* Begin RECORDS FOR THIS EXERCISE *
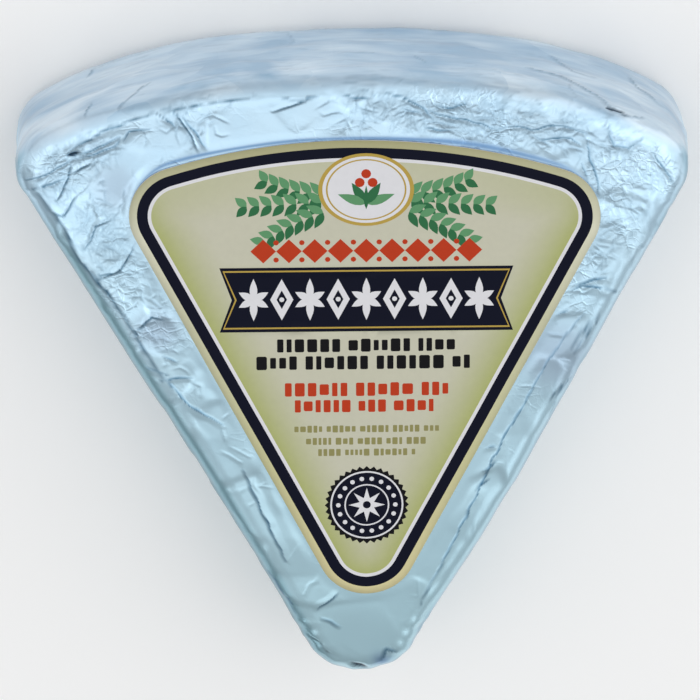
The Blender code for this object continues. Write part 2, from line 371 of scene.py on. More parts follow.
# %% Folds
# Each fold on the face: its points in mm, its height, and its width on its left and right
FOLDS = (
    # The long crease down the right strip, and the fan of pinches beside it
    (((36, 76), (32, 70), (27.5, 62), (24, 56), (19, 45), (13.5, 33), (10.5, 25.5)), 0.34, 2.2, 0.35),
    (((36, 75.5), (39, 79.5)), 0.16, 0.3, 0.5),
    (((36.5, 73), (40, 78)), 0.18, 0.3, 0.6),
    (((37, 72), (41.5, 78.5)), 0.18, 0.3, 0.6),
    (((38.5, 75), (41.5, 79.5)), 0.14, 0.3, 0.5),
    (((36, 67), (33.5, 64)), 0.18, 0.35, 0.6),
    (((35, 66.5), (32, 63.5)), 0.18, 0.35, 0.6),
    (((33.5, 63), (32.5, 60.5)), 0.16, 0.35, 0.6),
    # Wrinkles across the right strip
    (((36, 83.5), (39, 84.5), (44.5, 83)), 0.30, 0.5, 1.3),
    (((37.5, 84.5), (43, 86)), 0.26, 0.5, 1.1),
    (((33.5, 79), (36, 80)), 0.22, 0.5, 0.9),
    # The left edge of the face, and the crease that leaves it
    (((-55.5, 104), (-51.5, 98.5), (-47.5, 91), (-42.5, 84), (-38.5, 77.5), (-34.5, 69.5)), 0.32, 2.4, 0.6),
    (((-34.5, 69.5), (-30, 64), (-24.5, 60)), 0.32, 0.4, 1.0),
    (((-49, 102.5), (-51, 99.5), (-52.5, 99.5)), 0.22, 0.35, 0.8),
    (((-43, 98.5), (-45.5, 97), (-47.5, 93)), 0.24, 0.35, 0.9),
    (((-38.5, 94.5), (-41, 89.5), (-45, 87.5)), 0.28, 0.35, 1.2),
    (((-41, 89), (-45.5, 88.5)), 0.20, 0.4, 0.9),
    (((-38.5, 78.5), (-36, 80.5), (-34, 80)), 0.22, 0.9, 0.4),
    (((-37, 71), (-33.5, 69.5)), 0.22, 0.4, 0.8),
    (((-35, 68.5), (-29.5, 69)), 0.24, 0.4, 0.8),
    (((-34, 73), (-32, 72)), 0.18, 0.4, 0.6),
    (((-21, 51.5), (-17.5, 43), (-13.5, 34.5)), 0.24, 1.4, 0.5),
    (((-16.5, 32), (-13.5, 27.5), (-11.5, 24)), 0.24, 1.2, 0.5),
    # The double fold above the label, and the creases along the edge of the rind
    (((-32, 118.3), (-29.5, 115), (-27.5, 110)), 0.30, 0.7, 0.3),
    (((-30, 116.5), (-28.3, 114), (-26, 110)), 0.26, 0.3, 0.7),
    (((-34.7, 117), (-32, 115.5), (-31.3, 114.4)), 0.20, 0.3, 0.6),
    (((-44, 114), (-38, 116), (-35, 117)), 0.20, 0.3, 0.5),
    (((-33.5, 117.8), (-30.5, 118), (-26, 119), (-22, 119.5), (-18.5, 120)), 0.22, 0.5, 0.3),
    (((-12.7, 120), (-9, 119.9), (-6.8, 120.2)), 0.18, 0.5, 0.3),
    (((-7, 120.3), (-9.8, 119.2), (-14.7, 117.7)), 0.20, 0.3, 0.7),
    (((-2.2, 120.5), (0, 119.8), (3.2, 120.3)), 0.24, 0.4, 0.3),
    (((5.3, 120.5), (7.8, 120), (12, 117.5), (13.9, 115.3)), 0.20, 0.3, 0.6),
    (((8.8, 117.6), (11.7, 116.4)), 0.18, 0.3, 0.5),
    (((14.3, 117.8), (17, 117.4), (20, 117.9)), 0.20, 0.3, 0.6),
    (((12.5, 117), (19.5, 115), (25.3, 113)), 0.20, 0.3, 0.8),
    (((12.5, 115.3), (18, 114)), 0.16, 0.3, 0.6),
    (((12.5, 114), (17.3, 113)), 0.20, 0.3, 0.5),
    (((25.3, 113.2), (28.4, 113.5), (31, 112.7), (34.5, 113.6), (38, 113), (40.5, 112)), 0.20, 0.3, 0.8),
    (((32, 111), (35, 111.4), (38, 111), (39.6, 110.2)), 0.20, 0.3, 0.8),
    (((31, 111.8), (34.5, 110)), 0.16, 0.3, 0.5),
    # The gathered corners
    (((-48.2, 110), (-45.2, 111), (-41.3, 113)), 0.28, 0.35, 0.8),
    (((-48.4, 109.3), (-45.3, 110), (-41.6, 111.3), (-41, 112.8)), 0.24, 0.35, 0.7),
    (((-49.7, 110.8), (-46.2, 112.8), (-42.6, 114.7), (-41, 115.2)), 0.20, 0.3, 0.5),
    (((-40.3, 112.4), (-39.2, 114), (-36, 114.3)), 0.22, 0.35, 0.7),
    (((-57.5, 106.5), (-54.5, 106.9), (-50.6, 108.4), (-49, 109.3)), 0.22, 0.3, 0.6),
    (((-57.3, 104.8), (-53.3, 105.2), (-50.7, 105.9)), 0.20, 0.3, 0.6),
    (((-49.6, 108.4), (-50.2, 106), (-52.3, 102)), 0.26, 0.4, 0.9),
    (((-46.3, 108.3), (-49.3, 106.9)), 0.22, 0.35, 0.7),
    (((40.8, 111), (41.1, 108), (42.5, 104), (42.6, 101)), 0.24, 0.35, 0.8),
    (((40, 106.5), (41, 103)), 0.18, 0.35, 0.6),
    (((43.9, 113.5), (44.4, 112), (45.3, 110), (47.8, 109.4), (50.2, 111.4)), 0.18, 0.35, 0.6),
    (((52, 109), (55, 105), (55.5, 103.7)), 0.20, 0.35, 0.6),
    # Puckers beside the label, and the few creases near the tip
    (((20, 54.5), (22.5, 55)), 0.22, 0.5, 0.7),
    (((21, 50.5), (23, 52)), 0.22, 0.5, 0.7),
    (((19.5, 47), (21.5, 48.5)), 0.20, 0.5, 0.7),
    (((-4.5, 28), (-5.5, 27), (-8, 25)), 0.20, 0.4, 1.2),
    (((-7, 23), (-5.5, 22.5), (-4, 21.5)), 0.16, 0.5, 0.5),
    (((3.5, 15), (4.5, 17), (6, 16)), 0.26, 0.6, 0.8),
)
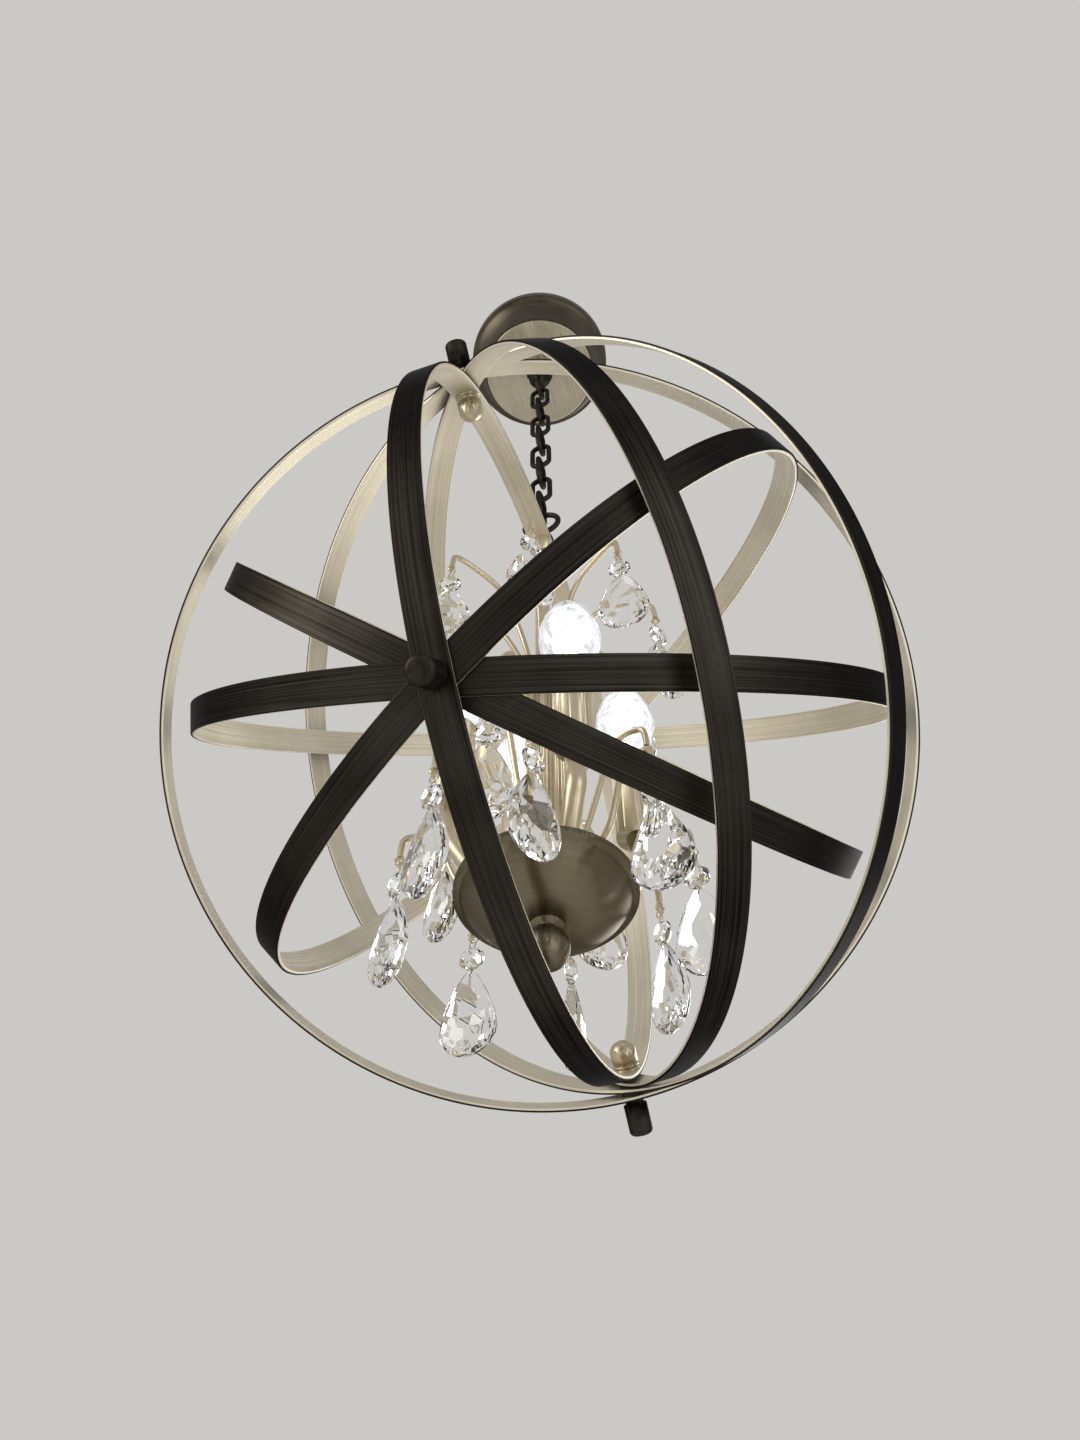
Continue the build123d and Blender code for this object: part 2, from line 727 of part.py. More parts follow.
* End RECORDS FOR THIS EXERCISE *
**SHORT PROBLEM:**
All of the entries above need to be reproduced exactly.

**OUTPUT BELOW:**
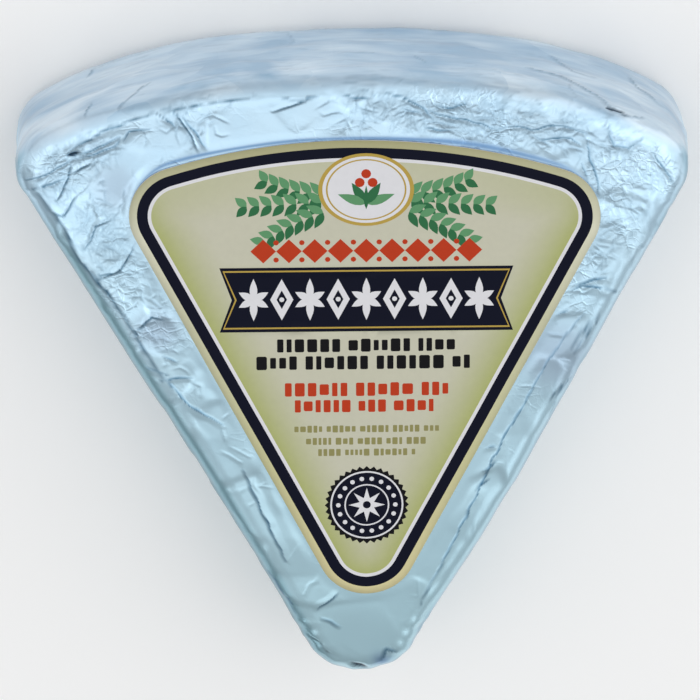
The Blender code for this object continues. Write part 2, from line 371 of scene.py on. More parts follow.
# %% Folds
# Each fold on the face: its points in mm, its height, and its width on its left and right
FOLDS = (
    # The long crease down the right strip, and the fan of pinches beside it
    (((36, 76), (32, 70), (27.5, 62), (24, 56), (19, 45), (13.5, 33), (10.5, 25.5)), 0.34, 2.2, 0.35),
    (((36, 75.5), (39, 79.5)), 0.16, 0.3, 0.5),
    (((36.5, 73), (40, 78)), 0.18, 0.3, 0.6),
    (((37, 72), (41.5, 78.5)), 0.18, 0.3, 0.6),
    (((38.5, 75), (41.5, 79.5)), 0.14, 0.3, 0.5),
    (((36, 67), (33.5, 64)), 0.18, 0.35, 0.6),
    (((35, 66.5), (32, 63.5)), 0.18, 0.35, 0.6),
    (((33.5, 63), (32.5, 60.5)), 0.16, 0.35, 0.6),
    # Wrinkles across the right strip
    (((36, 83.5), (39, 84.5), (44.5, 83)), 0.30, 0.5, 1.3),
    (((37.5, 84.5), (43, 86)), 0.26, 0.5, 1.1),
    (((33.5, 79), (36, 80)), 0.22, 0.5, 0.9),
    # The left edge of the face, and the crease that leaves it
    (((-55.5, 104), (-51.5, 98.5), (-47.5, 91), (-42.5, 84), (-38.5, 77.5), (-34.5, 69.5)), 0.32, 2.4, 0.6),
    (((-34.5, 69.5), (-30, 64), (-24.5, 60)), 0.32, 0.4, 1.0),
    (((-49, 102.5), (-51, 99.5), (-52.5, 99.5)), 0.22, 0.35, 0.8),
    (((-43, 98.5), (-45.5, 97), (-47.5, 93)), 0.24, 0.35, 0.9),
    (((-38.5, 94.5), (-41, 89.5), (-45, 87.5)), 0.28, 0.35, 1.2),
    (((-41, 89), (-45.5, 88.5)), 0.20, 0.4, 0.9),
    (((-38.5, 78.5), (-36, 80.5), (-34, 80)), 0.22, 0.9, 0.4),
    (((-37, 71), (-33.5, 69.5)), 0.22, 0.4, 0.8),
    (((-35, 68.5), (-29.5, 69)), 0.24, 0.4, 0.8),
    (((-34, 73), (-32, 72)), 0.18, 0.4, 0.6),
    (((-21, 51.5), (-17.5, 43), (-13.5, 34.5)), 0.24, 1.4, 0.5),
    (((-16.5, 32), (-13.5, 27.5), (-11.5, 24)), 0.24, 1.2, 0.5),
    # The double fold above the label, and the creases along the edge of the rind
    (((-32, 118.3), (-29.5, 115), (-27.5, 110)), 0.30, 0.7, 0.3),
    (((-30, 116.5), (-28.3, 114), (-26, 110)), 0.26, 0.3, 0.7),
    (((-34.7, 117), (-32, 115.5), (-31.3, 114.4)), 0.20, 0.3, 0.6),
    (((-44, 114), (-38, 116), (-35, 117)), 0.20, 0.3, 0.5),
    (((-33.5, 117.8), (-30.5, 118), (-26, 119), (-22, 119.5), (-18.5, 120)), 0.22, 0.5, 0.3),
    (((-12.7, 120), (-9, 119.9), (-6.8, 120.2)), 0.18, 0.5, 0.3),
    (((-7, 120.3), (-9.8, 119.2), (-14.7, 117.7)), 0.20, 0.3, 0.7),
    (((-2.2, 120.5), (0, 119.8), (3.2, 120.3)), 0.24, 0.4, 0.3),
    (((5.3, 120.5), (7.8, 120), (12, 117.5), (13.9, 115.3)), 0.20, 0.3, 0.6),
    (((8.8, 117.6), (11.7, 116.4)), 0.18, 0.3, 0.5),
    (((14.3, 117.8), (17, 117.4), (20, 117.9)), 0.20, 0.3, 0.6),
    (((12.5, 117), (19.5, 115), (25.3, 113)), 0.20, 0.3, 0.8),
    (((12.5, 115.3), (18, 114)), 0.16, 0.3, 0.6),
    (((12.5, 114), (17.3, 113)), 0.20, 0.3, 0.5),
    (((25.3, 113.2), (28.4, 113.5), (31, 112.7), (34.5, 113.6), (38, 113), (40.5, 112)), 0.20, 0.3, 0.8),
    (((32, 111), (35, 111.4), (38, 111), (39.6, 110.2)), 0.20, 0.3, 0.8),
    (((31, 111.8), (34.5, 110)), 0.16, 0.3, 0.5),
    # The gathered corners
    (((-48.2, 110), (-45.2, 111), (-41.3, 113)), 0.28, 0.35, 0.8),
    (((-48.4, 109.3), (-45.3, 110), (-41.6, 111.3), (-41, 112.8)), 0.24, 0.35, 0.7),
    (((-49.7, 110.8), (-46.2, 112.8), (-42.6, 114.7), (-41, 115.2)), 0.20, 0.3, 0.5),
    (((-40.3, 112.4), (-39.2, 114), (-36, 114.3)), 0.22, 0.35, 0.7),
    (((-57.5, 106.5), (-54.5, 106.9), (-50.6, 108.4), (-49, 109.3)), 0.22, 0.3, 0.6),
    (((-57.3, 104.8), (-53.3, 105.2), (-50.7, 105.9)), 0.20, 0.3, 0.6),
    (((-49.6, 108.4), (-50.2, 106), (-52.3, 102)), 0.26, 0.4, 0.9),
    (((-46.3, 108.3), (-49.3, 106.9)), 0.22, 0.35, 0.7),
    (((40.8, 111), (41.1, 108), (42.5, 104), (42.6, 101)), 0.24, 0.35, 0.8),
    (((40, 106.5), (41, 103)), 0.18, 0.35, 0.6),
    (((43.9, 113.5), (44.4, 112), (45.3, 110), (47.8, 109.4), (50.2, 111.4)), 0.18, 0.35, 0.6),
    (((52, 109), (55, 105), (55.5, 103.7)), 0.20, 0.35, 0.6),
    # Puckers beside the label, and the few creases near the tip
    (((20, 54.5), (22.5, 55)), 0.22, 0.5, 0.7),
    (((21, 50.5), (23, 52)), 0.22, 0.5, 0.7),
    (((19.5, 47), (21.5, 48.5)), 0.20, 0.5, 0.7),
    (((-4.5, 28), (-5.5, 27), (-8, 25)), 0.20, 0.4, 1.2),
    (((-7, 23), (-5.5, 22.5), (-4, 21.5)), 0.16, 0.5, 0.5),
    (((3.5, 15), (4.5, 17), (6, 16)), 0.26, 0.6, 0.8),
)
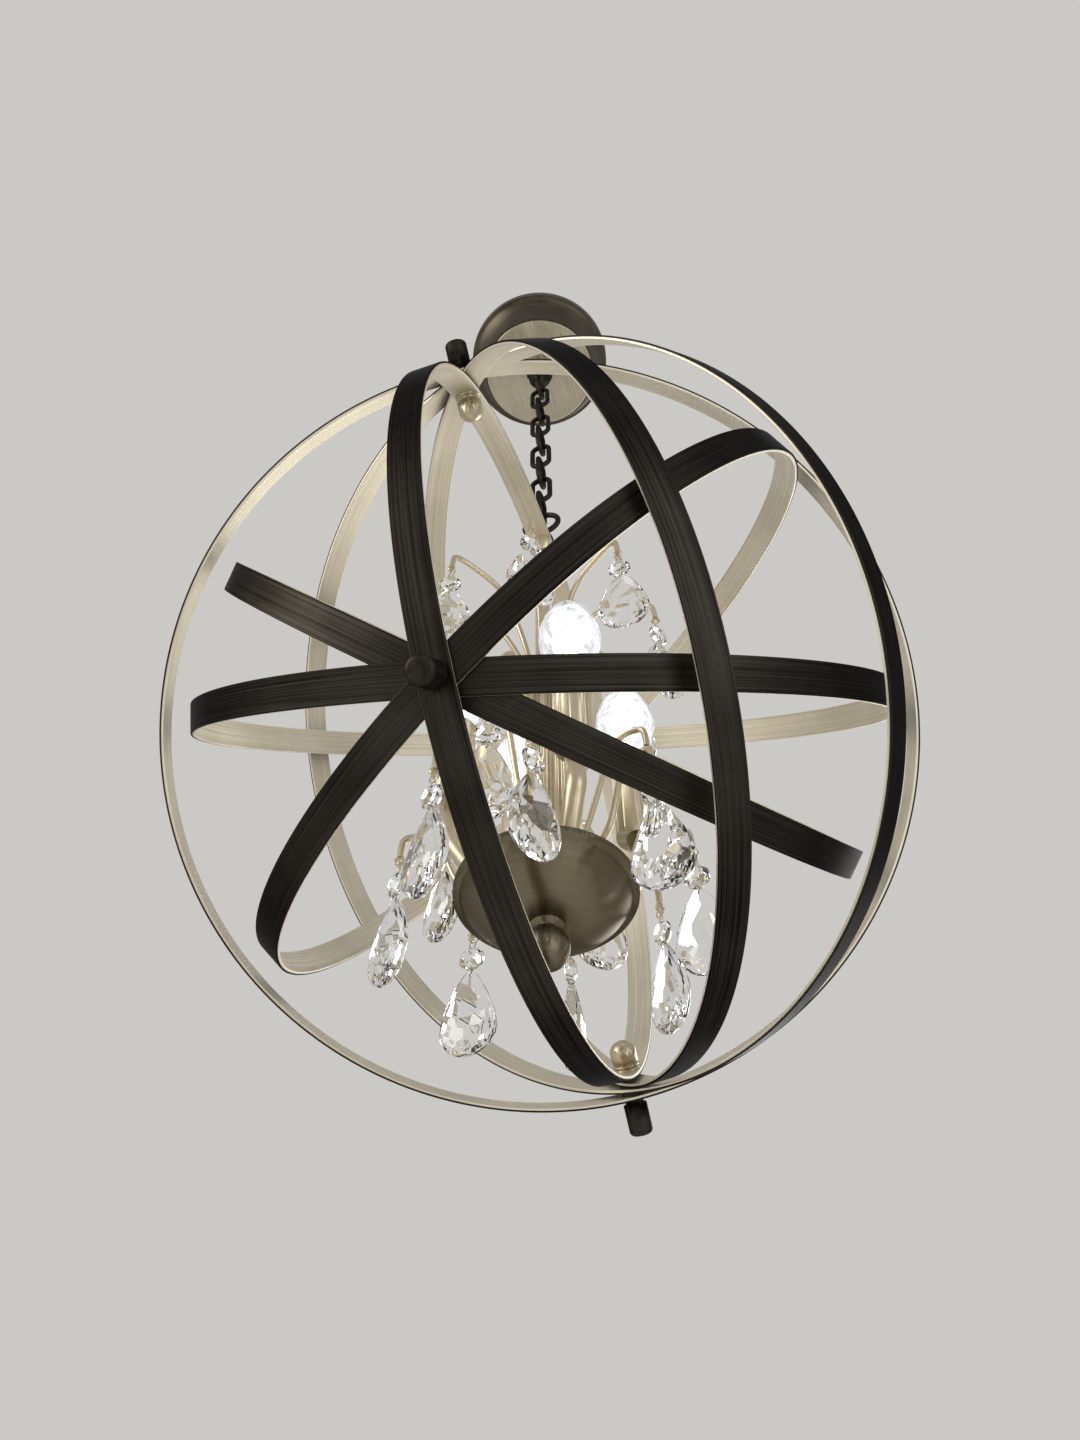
Continue the build123d and Blender code for this object: part 2, from line 727 of part.py. More parts follow.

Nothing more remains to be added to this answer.